Director: Sailesh Kolanu
Cast: Adivi Sesh, Vinni Mobstaz, Rao Ramesh
There is a chance that if you’re politically astute, you may be put off by the first few minutes of HIT: The 2nd Case (HIT 2). It opens with a woman cheating on her husband and then, falsely accusing him of marital rape. The protagonist is a police officer named KD (Adivi Sesh) who claims that most criminals are “bird-brained” and that most crimes can be solved within five minutes. He tells off the media at a crime scene for having the temerity to hold the police to account, dismisses a female officer for being “manipulative”, and while picking up his girlfriend from women’s welfare organisation meeting, he says “you say feminism and all that, but it is we who have to open doors and pay bills”. When he spots a photo of a girl with a dark-skinned man, he makes sure to comment on the man’s color. KD might stand for Krishna Dev, but you know why he’s really called that.
The most interesting thing about the first HIT (HIT: The 1st Case) was its tortured-by-the-past protagonist Vikram, played effectively by Vishwak Sen. After the first few minutes of KD in HIT 2, I assumed that by going bigger for the sequel, the filmmakers decided to introduce some of the old misogyny-as-masala tropes for wider appeal. Without spoiling the events of the film, let me assure you this is not really the case, that it is more subversive than it initially promises to be, and for most of its runtime, happens to be a riveting procedural that stacks tension and atmosphere like few other Telugu thrillers. It is a shame, then, that it shares the same central flaw that HIT had—that it comes apart somewhat at its denouement.

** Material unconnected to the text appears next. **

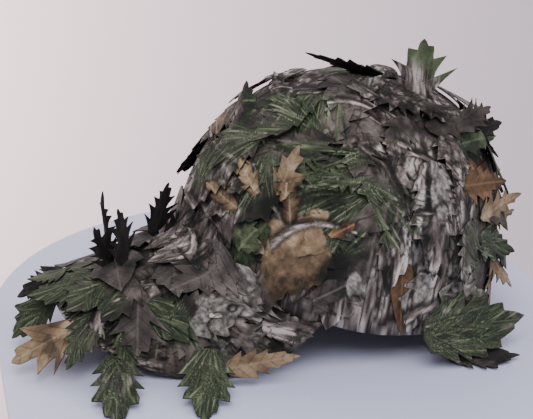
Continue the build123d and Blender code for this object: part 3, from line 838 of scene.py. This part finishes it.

In well-constructed murder mysteries, the denouement always lands as an aha! moment because we realize that the clues have always pointed to the killer, but we have been prevented from arriving at the right conclusion because the story has hidden the connecting thread cleverly. Both HIT and HIT 2 are deeply interested in the forensic details of the crime, in providing an abundance of clues, some of which click together by the end, but they don’t play fair—HIT 2 keeps a crucial piece of information concerning the identity of the killer hidden (something that would have been revealed by a simple background check) only for it to surface as a surprise later. When it does, the face-off between the hero and the villain devolves into farce, which, given how well-crafted the lead up to that point was, seems like a different film.

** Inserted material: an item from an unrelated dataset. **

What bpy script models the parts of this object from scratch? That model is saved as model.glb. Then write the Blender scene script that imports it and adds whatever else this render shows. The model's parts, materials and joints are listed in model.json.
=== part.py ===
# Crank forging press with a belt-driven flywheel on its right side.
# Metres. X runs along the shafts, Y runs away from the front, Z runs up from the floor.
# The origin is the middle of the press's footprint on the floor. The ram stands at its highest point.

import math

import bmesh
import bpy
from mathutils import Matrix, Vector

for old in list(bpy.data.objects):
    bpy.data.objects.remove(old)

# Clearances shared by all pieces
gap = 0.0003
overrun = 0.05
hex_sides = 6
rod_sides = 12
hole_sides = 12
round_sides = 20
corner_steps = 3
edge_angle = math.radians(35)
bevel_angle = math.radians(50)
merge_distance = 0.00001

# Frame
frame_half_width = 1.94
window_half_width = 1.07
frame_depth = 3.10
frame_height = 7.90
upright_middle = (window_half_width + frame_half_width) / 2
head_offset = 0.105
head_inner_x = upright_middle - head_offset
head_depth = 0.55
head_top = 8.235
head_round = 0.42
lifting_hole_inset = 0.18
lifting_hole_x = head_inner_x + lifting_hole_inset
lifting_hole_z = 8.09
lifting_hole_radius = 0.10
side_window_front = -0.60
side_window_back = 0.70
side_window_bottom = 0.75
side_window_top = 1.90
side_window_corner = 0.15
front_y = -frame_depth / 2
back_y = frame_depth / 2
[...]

But right up until that final stretch, HIT 2 is a terrific ride which paces its twists and revelations perfectly, and though I missed the rough edges of the protagonist from the first film, Adivi Sesh is immensely watchable as KD—there is a genuine arc to this character that goes from cocky chauvinist to vulnerable vigilante. Rao Ramesh, playing his superior officer, does the thing that Rao Ramesh usually does in the movies well. John Stewart Eduri’s background score is a standout, as well as the MM Srilekha-composed 'Urike Urike'. The humor in the film also works for the most part— especially a subplot that involves a pregnancy involving Geetha Bhascker as KD’s live-in girlfriend’s mother. There are hints to some of the unresolved questions from the first film, as well as some clever allusions to the caveats of real-life “encounter” killings. There is also a cameo in its final stretch that worked spectacularly on the audience in my theater.

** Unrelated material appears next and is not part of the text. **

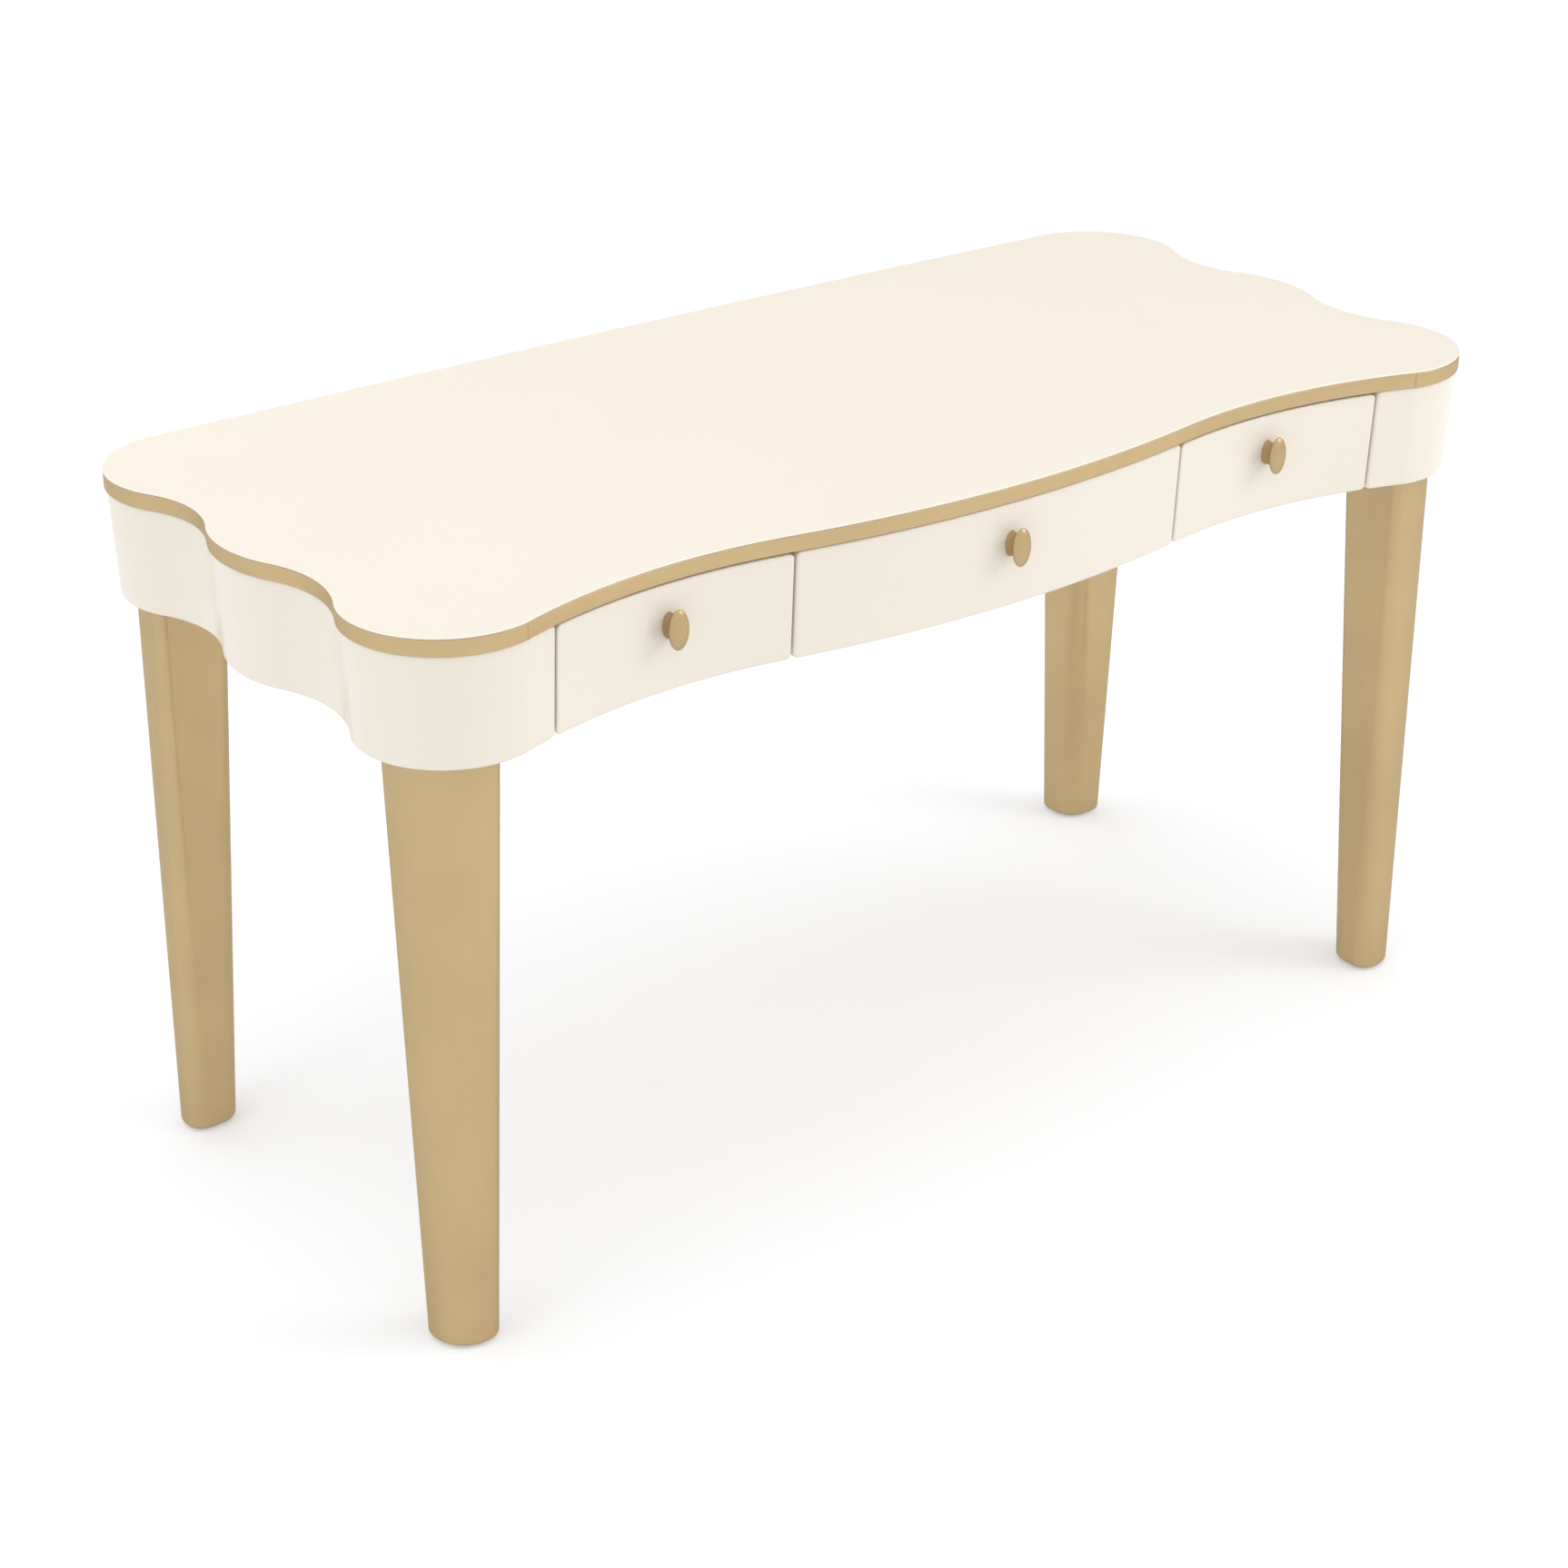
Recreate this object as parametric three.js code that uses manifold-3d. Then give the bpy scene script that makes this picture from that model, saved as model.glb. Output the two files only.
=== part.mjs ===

Though I’m not convinced about the cinematic universe gimmick, there is a lot in the HIT films that warrants revisits for a sequel. My concern is that subsequent films will slowly, for commercial appeal, strip away the things that made the first film distinct—the commitment to the neo-noir aesthetic and the attention to detail. This film didn’t need a derogatory joke on someone’s complexion—it exists to massify the franchise. What these films need are better mysteries at their core. The cast, the atmosphere, the music, and the pacing of the screenplay are all in place for a solid trip. But if a whodunit is a drug, you need a solid denouement to take a hit.